How Shaft Diameter Changes the Equation
One detail that trips people up: the same grip can feel different on different clubs because of shaft butt diameter. The most common men’s steel shaft butt sizes are 0.580 inches and 0.600 inches. Grips are designed with matching “core” sizes, labeled 58 or 60.
A 58-core grip on a 0.580-inch shaft produces its stated size. Put that same 58-core grip on a thicker 0.600-inch shaft, and it has to stretch slightly more, making the finished grip feel a touch larger. Going the other direction, a 60-core grip on a thinner 0.580-inch shaft will feel slightly smaller than labeled because the grip material isn’t stretched as far.

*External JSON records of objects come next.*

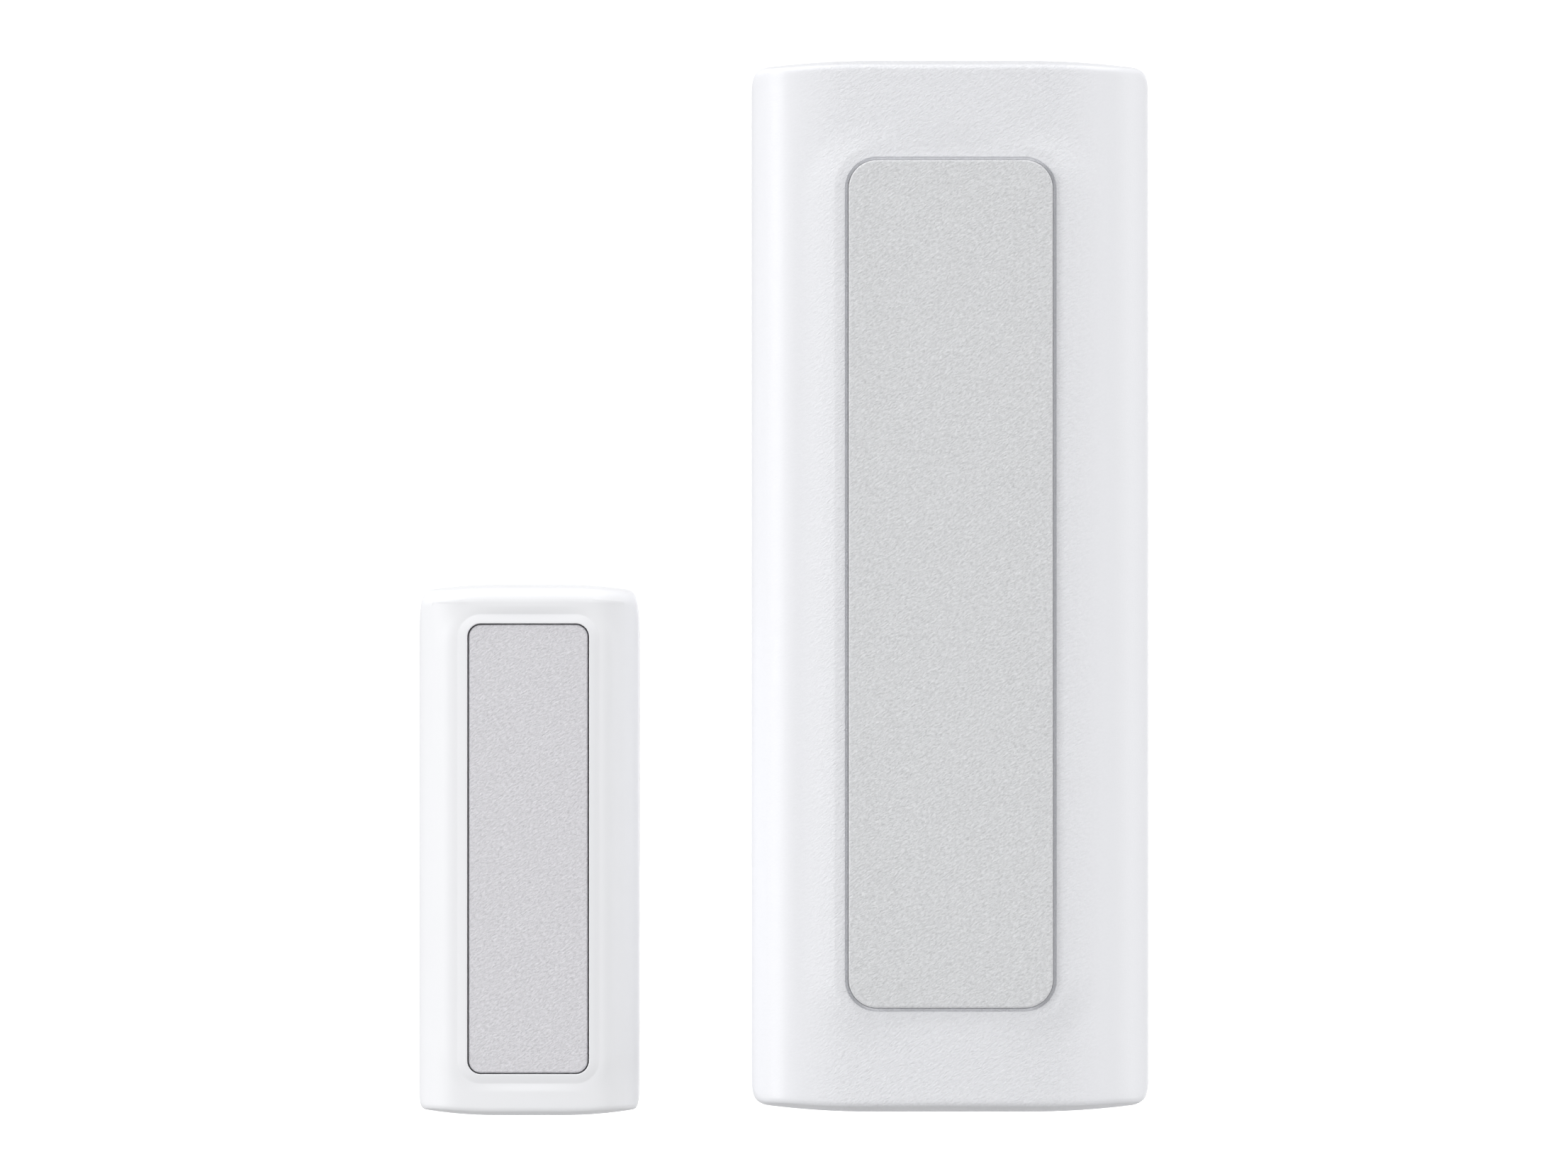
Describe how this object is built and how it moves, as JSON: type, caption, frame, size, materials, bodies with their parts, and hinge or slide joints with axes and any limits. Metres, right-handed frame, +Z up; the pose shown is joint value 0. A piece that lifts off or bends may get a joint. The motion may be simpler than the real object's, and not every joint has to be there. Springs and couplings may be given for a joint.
{
  "type": "door contact sensor",
  "caption": "Two-piece wireless door contact sensor: a tall white sensor unit on a lift-off bracket, and a small magnet unit beside it, each with a grained grey front inlay.",
  "frame": {"origin": "centre of the sensor unit's adhesive face, on the surface it is stuck to", "axes": "+X to the right and +Z up as seen from the front, +Y into the wall or door, so both fronts face -Y"},
  "size_m": [0.0544, 0.015, 0.0788],
  "materials": {
    "cover_plastic": "fine mould grain, matt white",
    "magnet_cover_plastic": "smooth satin white",
    "inlay_plastic": "leathery grain, matt light grey",
    "magnet_inlay_plastic": "leathery grain, matt light grey",
    "button_plastic": "satin white",
    "housing_plastic": "plain moulded white",
    "bracket_plastic": "plain moulded white",
    "adhesive_film": "clear double-sided film",
    "adhesive_foam": "dark closed-cell foam tape",
    "soft_foam": "soft open foam",
    "circuit_laminate": "green solder mask over glass laminate",
    "cell_steel": "brushed nickel-plated steel",
    "spring_contact": "nickel-plated spring strip",
    "screw_steel": "zinc-plated steel",
    "lead_metal": "tinned nickel-iron",
    "reed_glass": "greenish clear glass",
    "shield_metal": "tin-plated sheet",
    "chip_epoxy": "black moulded epoxy",
    "crystal_can": "plated lid",
    "led_body": "pale lens on a white body",
    "ceramic": "sintered ceramic",
    "antenna_metal": "gold-plated sheet",
    "switch_body_plastic": "black moulded plastic",
    "switch_plunger_plastic": "red moulded plastic",
    "magnet_plating": "nickel-plated neodymium"
  },
  "bodies": {
    "bracket": {"mounting_bracket": "bracket_plastic", "sensor_adhesive_pad": "adhesive_foam"},
    "sensor_body": {"sensor_front_cover": "cover_plastic", "sensor_front_inlay": "inlay_plastic", "sensor_inlay_film": "adhesive_film", "sensor_rear_housing": "housing_plastic", "housing_screws": "screw_steel", "circuit_board": "circuit_laminate", "coin_cell": "cell_steel", "battery_contact_negative": "spring_contact", "battery_contact_positive": "spring_contact", "reed_switch_capsule": "reed_glass", "reed_switch_leads": "lead_metal", "radio_shield": "shield_metal", "microcontroller": "chip_epoxy", "timing_crystal": "crystal_can", "status_led": "led_body", "board_capacitors": "ceramic", "antenna_strip": "antenna_metal", "tact_switch_body": "switch_body_plastic", "tamper_switch_body": "switch_body_plastic"},
    "test_button": {"test_button": "button_plastic"},
    "tact_plunger": {"tact_switch_plunger": "switch_plunger_plastic"},
    "tamper_plunger": {"tamper_plunger": "switch_plunger_plastic"},
    "magnet_unit": {"magnet_cover": "magnet_cover_plastic", "magnet_front_inlay": "magnet_inlay_plastic", "magnet_inlay_film": "adhesive_film", "magnet_base": "housing_plastic", "bar_magnet": "magnet_plating", "magnet_foam_pad": "soft_foam", "magnet_adhesive_pad": "adhesive_foam"}
  },
  "joints": [
    {"name": "body_release", "type": "slide", "parent": "bracket", "child": "sensor_body", "axis": [0, 0, 1], "range_m": [0, 0.004]},
    {"name": "test_button_press", "type": "slide", "parent": "sensor_body", "child": "test_button", "axis": [-1, 0, 0], "range_m": [0, 0.0004], "stiffness_N_per_m": 3000, "springref_m": -0.0001},
    {"name": "tact_plunger_travel", "type": "slide", "parent": "sensor_body", "child": "tact_plunger", "axis": [-1, 0, 0], "range_m": [0, 0.0004]},
    {"name": "tamper_plunger_travel", "type": "slide", "parent": "sensor_body", "child": "tamper_plunger", "axis": [0, 1, 0], "range_m": [0, 0.0008]},
    {"name": "magnet_travel", "type": "slide", "parent": "bracket", "child": "magnet_unit", "axis": [-1, 0, 0], "range_m": [0, 0.06]}
  ],
  "couplings": [
    {"joint": "tact_plunger_travel", "follows": "test_button_press", "ratio": 1},
    {"joint": "tamper_plunger_travel", "follows": "body_release", "ratio": 0.2}
  ]
}
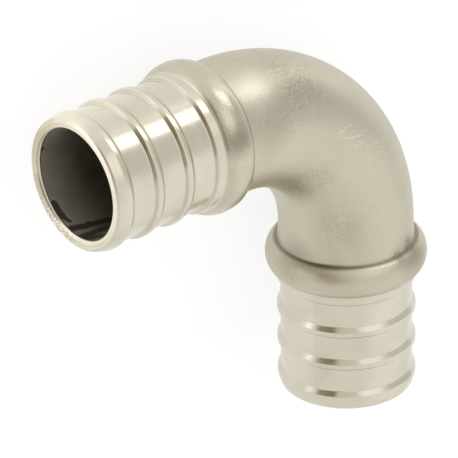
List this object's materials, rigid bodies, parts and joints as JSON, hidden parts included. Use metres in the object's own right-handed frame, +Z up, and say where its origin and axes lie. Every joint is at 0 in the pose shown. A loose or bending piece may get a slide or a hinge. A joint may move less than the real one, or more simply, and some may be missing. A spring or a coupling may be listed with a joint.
{
  "type": "pipe elbow fitting",
  "caption": "Metal 90 degree elbow with a ribbed insert at each end, for joining two flexible pipes held by crimp rings at a corner.",
  "frame": {"origin": "on the surface that the elbow lies on, under the middle of its bounding box", "axes": "+Z up as the elbow lies at rest on both collars and the outside of the bend; one insert points along -X and rises 5.9 degrees to its tip, the other points along -Y and rises 6.9 degrees"},
  "size_m": [0.054, 0.0536, 0.021],
  "materials": {
    "metal": "bead-blasted casting with turned ends"
  },
  "bodies": {
    "root": {"elbow_body": "metal"}
  },
  "joints": []
}
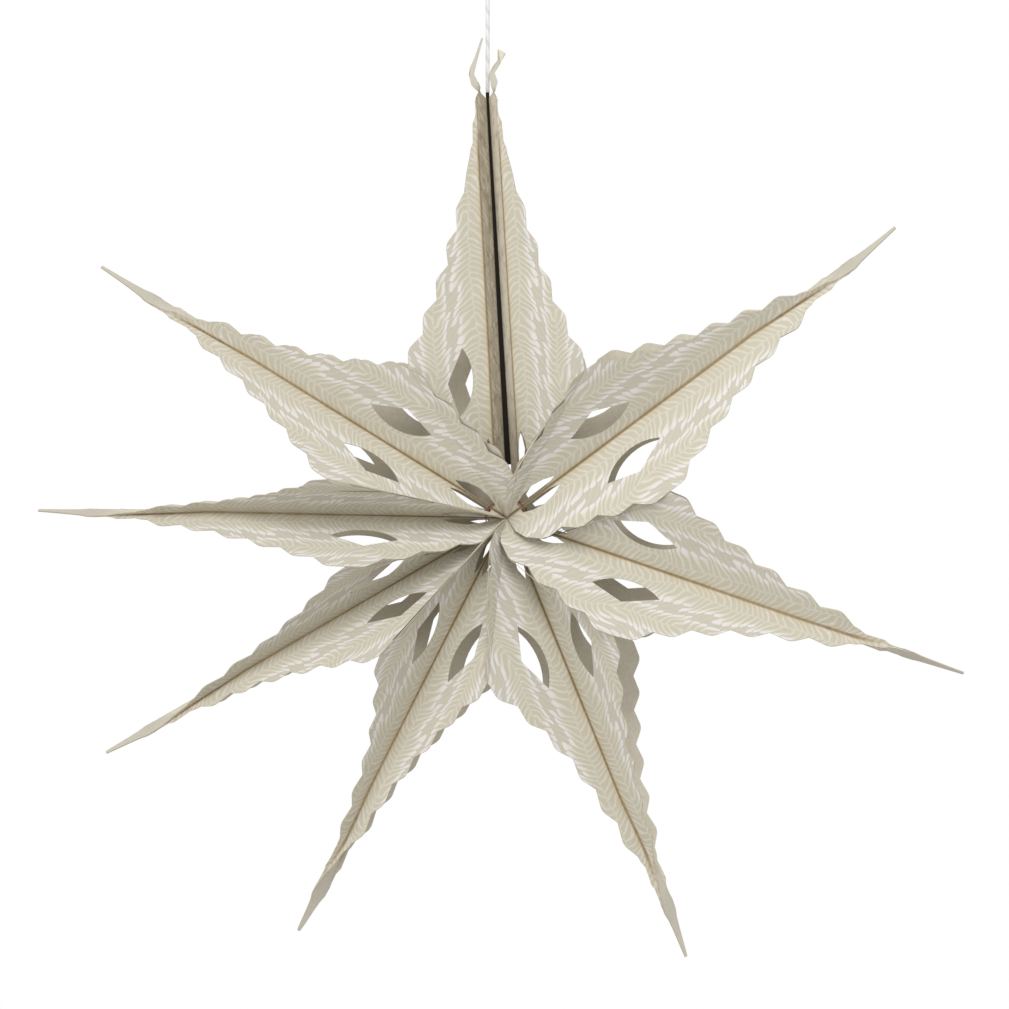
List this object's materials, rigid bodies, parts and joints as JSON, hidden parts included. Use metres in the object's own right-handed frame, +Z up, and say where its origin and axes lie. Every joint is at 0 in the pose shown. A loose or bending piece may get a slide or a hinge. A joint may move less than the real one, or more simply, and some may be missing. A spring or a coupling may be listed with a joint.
{
  "type": "hanging paper star",
  "caption": "Hanging folded paper star with long pointed arms, wavy edges, cut-out windows and a white hanging cord",
  "frame": {"origin": "the hanging point, where the cord leaves the neck of the top point, on the cord's axis", "axes": "+Z up along the cord, -Y towards the viewer of the front, +X to the viewer's right"},
  "size_m": [0.5787, 0.1106, 0.6544],
  "materials": {
    "printed_paper": "handmade cotton paper, cream print on beige",
    "closing_tape": "dark closing strip",
    "thread": "red-brown sewing thread",
    "cord": "white twisted cord"
  },
  "bodies": {
    "root": {"top_leaf_ccw": "printed_paper", "top_leaf_cw": "printed_paper", "upper_left_leaf_ccw": "printed_paper", "upper_left_leaf_cw": "printed_paper", "left_leaf_ccw": "printed_paper", "left_leaf_cw": "printed_paper", "lower_left_leaf_ccw": "printed_paper", "lower_left_leaf_cw": "printed_paper", "bottom_left_leaf_ccw": "printed_paper", "bottom_left_leaf_cw": "printed_paper", "bottom_right_leaf_ccw": "printed_paper", "bottom_right_leaf_cw": "printed_paper", "lower_right_leaf_ccw": "printed_paper", "lower_right_leaf_cw": "printed_paper", "upper_right_leaf_ccw": "printed_paper", "upper_right_leaf_cw": "printed_paper", "closing_tape": "closing_tape", "front_binding_thread": "thread", "back_binding_thread": "thread", "hanging_cord": "cord", "cord_knot": "cord", "cord_loop": "cord"}
  },
  "joints": []
}
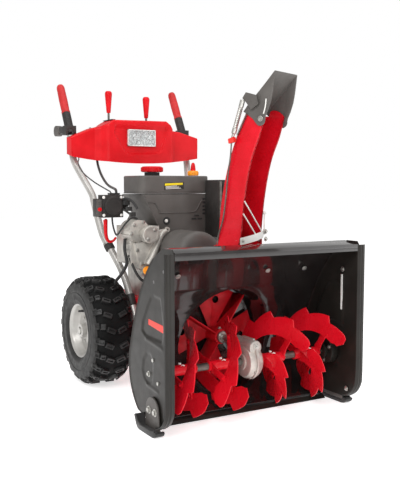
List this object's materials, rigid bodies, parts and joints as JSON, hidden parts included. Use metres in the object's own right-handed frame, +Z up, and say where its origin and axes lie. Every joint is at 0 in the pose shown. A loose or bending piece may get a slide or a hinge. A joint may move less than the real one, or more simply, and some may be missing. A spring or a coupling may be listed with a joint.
{
  "type": "two-stage snow blower",
  "caption": "Walk-behind two-stage snow blower with toothed auger, impeller, turning chute with tilting deflector, lugged wheels, engine, dash levers and grips.",
  "frame": {"origin": "middle of the footprint, on the ground under the skid soles and tyres", "axes": "-Y is forward, where the intake opens; +Y is towards the operator; +Z is up; +X is the side that carries the muffler, the operator's left when looking forward"},
  "size_m": [0.7686, 1.2538, 1.1804],
  "materials": {
    "red_paint": "gloss red powder coat",
    "black_paint": "satin black powder coat",
    "silver_paint": "satin silver paint",
    "zinc": "zinc plated steel",
    "gray_plastic": "textured dark gray polymer",
    "red_plastic": "moulded red polymer, soft gloss",
    "black_plastic": "black polymer",
    "cast_aluminium": "as-cast aluminium",
    "dark_metal": "heat resistant black paint",
    "tyre": "black tyre rubber with deep chevron lugs",
    "rubber": "black rubber",
    "orange_plastic": "orange polymer",
    "lamp": "clear lens over a bright reflector"
  },
  "bodies": {
    "machine": {"chassis_box": "red_paint", "auger_housing": "black_paint", "side_plate_left": "black_paint", "side_plate_right": "black_paint", "scraper_bar": "black_paint", "skid_left": "black_paint", "skid_right": "black_paint", "impeller_drum": "black_paint", "auger_bearing_left": "black_paint", "auger_bearing_right": "black_paint", "handlebar_left": "silver_paint", "handlebar_right": "silver_paint", "grip_sleeve_left": "gray_plastic", "grip_sleeve_right": "gray_plastic", "lever_bracket_left": "gray_plastic", "lever_bracket_right": "gray_plastic", "fuel_tank": "gray_plastic", "engine_shroud": "gray_plastic", "belt_cover": "gray_plastic", "dash_panel": "red_plastic", "grip_left": "red_plastic", "grip_right": "red_plastic", "switch_box": "black_plastic", "gearbox_housing": "cast_aluminium", "engine_block": "cast_aluminium", "starter_motor": "cast_aluminium", "muffler": "dark_metal", "drive_belt": "rubber", "starter_lead": "rubber", "control_cable": "rubber", "headlight": "lamp"},
    "auger": {"auger_shaft": "zinc", "auger_flight_left_inner": "red_paint", "auger_flight_left_outer": "red_paint", "auger_flight_right_inner": "red_paint", "auger_flight_right_outer": "red_paint", "worm_wheel": "zinc"},
    "impeller": {"impeller": "red_paint", "impeller_shaft": "zinc", "impeller_pulley": "zinc"},
    "crank": {"crankshaft": "zinc", "engine_pulley": "zinc"},
    "wheels": {"wheel_axle": "zinc", "tyre_left": "tyre", "tyre_right": "tyre", "rim_left": "silver_paint", "rim_right": "silver_paint"},
    "chute": {"chute": "red_paint", "chute_guard": "zinc", "cable_adjuster": "black_plastic"},
    "deflector": {"deflector": "gray_plastic"},
    "speed_lever": {"speed_lever": "red_plastic"},
    "deflector_lever": {"deflector_lever": "red_plastic"},
    "clutch_lever_left": {"clutch_lever_left": "gray_plastic"},
    "clutch_lever_right": {"clutch_lever_right": "gray_plastic"},
    "fuel_cap": {"fuel_cap": "red_plastic"},
    "dipstick": {"dipstick": "orange_plastic"},
    "start_button": {"start_button": "red_plastic"},
    "recoil_handle": {"recoil_handle": "red_plastic"},
    "choke_knob": {"choke_knob": "orange_plastic"}
  },
  "joints": [
    {"name": "impeller_spin", "type": "hinge", "parent": "machine", "child": "impeller", "pos_m": [0, -0.27614, 0.23], "axis": [0, 1, 0], "continuous": true},
    {"name": "auger_spin", "type": "hinge", "parent": "machine", "child": "auger", "pos_m": [0, -0.47614, 0.18], "axis": [1, 0, 0], "continuous": true},
    {"name": "crank_spin", "type": "hinge", "parent": "machine", "child": "crank", "pos_m": [0, -0.18514, 0.438], "axis": [0, 1, 0], "continuous": true},
    {"name": "wheel_spin", "type": "hinge", "parent": "machine", "child": "wheels", "pos_m": [0, 0.16386, 0.205], "axis": [1, 0, 0], "continuous": true},
    {"name": "chute_turn", "type": "hinge", "parent": "machine", "child": "chute", "pos_m": [0.058, -0.32114, 0.535], "axis": [0, 0, 1], "range_deg": [-115, 75]},
    {"name": "deflector_hinge", "type": "hinge", "parent": "chute", "child": "deflector", "pos_m": [0.1052, -0.45082, 0.97], "axis": [0.9397, 0.342, 0], "range_deg": [0, 50]},
    {"name": "deflector_lever_tilt", "type": "hinge", "parent": "machine", "child": "deflector_lever", "pos_m": [0.058, 0.40386, 0.934], "axis": [1, 0, 0], "range_deg": [-2, 22]},
    {"name": "speed_lever_tilt", "type": "hinge", "parent": "machine", "child": "speed_lever", "pos_m": [-0.114, 0.40386, 0.948], "axis": [1, 0, 0], "range_deg": [-20, 20]},
    {"name": "clutch_lever_left_squeeze", "type": "hinge", "parent": "machine", "child": "clutch_lever_left", "pos_m": [-0.264, 0.50886, 0.983], "axis": [1, 0, 0], "range_deg": [0, 58], "stiffness_Nm_per_rad": 0.6, "springref_deg": -17.19},
    {"name": "clutch_lever_right_squeeze", "type": "hinge", "parent": "machine", "child": "clutch_lever_right", "pos_m": [0.264, 0.50886, 0.983], "axis": [1, 0, 0], "range_deg": [0, 58], "stiffness_Nm_per_rad": 0.6, "springref_deg": -17.19},
    {"name": "fuel_cap_lift", "type": "slide", "parent": "machine", "child": "fuel_cap", "axis": [0, 0, 1], "range_m": [0, 0.05]},
    {"name": "dipstick_pull", "type": "slide", "parent": "machine", "child": "dipstick", "axis": [-0.2121, -0.9454, 0.2474], "range_m": [0, 0.05]},
    {"name": "start_button_press", "type": "slide", "parent": "machine", "child": "start_button", "axis": [0, 1, 0], "range_m": [0, 0.004], "stiffness_N_per_m": 400, "springref_m": -0.001},
    {"name": "recoil_handle_pull", "type": "slide", "parent": "machine", "child": "recoil_handle", "axis": [-1, 0, 0], "range_m": [0, 0.4], "stiffness_N_per_m": 20, "springref_m": -0.5},
    {"name": "choke_knob_turn", "type": "hinge", "parent": "machine", "child": "choke_knob", "pos_m": [0.084, 0.04386, 0.8], "axis": [0, 0, 1], "range_deg": [0, 90]}
  ],
  "couplings": [
    {"joint": "auger_spin", "follows": "impeller_spin", "ratio": 0.1},
    {"joint": "crank_spin", "follows": "impeller_spin", "ratio": 2},
    {"joint": "deflector_lever_tilt", "follows": "deflector_hinge", "ratio": 0.4}
  ]
}
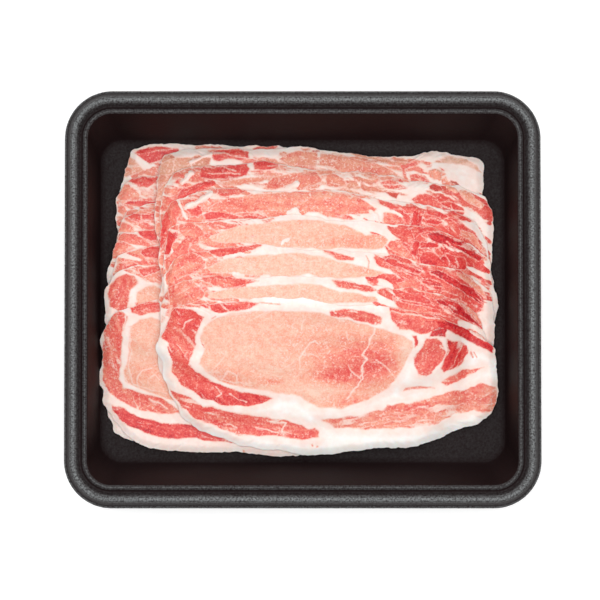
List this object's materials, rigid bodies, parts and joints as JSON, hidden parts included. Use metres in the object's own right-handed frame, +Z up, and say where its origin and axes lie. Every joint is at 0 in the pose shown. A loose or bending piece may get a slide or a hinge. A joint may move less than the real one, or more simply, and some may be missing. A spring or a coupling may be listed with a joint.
{
  "type": "pack of thinly sliced pork",
  "caption": "Open black foam tray with thin slices of pork loin laid in two overlapping columns, each slice resting on those below.",
  "frame": {"origin": "centre of the tray's underside", "axes": "+X along the tray's long side, +Y towards its rear, where the first slices lie, +Z up"},
  "size_m": [0.25, 0.219, 0.034],
  "materials": {
    "tray_foam": "black foam with a faint pebble",
    "pork": "moist, pink lean with white fat"
  },
  "bodies": {
    "root": {"tray": "tray_foam", "slice_left_1": "pork", "slice_left_2": "pork", "slice_left_3": "pork", "slice_left_4": "pork", "slice_left_5": "pork", "slice_left_6": "pork", "slice_left_7": "pork", "slice_left_8": "pork", "slice_right_1": "pork", "slice_right_2": "pork", "slice_right_3": "pork", "slice_right_4": "pork", "slice_right_5": "pork", "slice_right_6": "pork", "slice_right_7": "pork"}
  },
  "joints": []
}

The difference is subtle, maybe a few thousandths of an inch, but it’s worth knowing if you’re switching shaft types or mixing irons from different sets. If you’re regripping clubs yourself, check the butt diameter printed near the grip end of the shaft and match it to the correct core size. When they don’t match, an extra layer of tape or one fewer layer can compensate.
Putting It All Together
Start with the hand measurement or glove size to identify your baseline grip size. Then do the finger overlap test on an actual club to confirm the fit. If you’re between sizes, build-up tape lets you dial in the exact diameter that puts your fingertips just barely touching the pad of your palm. And if you’re changing shafts or buying new clubs, double-check that the grip core matches the shaft butt so you don’t accidentally shift your grip size without realizing it.
Most golfers only think about grip size when they buy new clubs, but grips compress and wear with use. A grip that measured midsize when new may play closer to standard after a season or two of regular rounds. Measuring your hand once gives you a number you can reference any time you regrip, making the whole process faster and more consistent.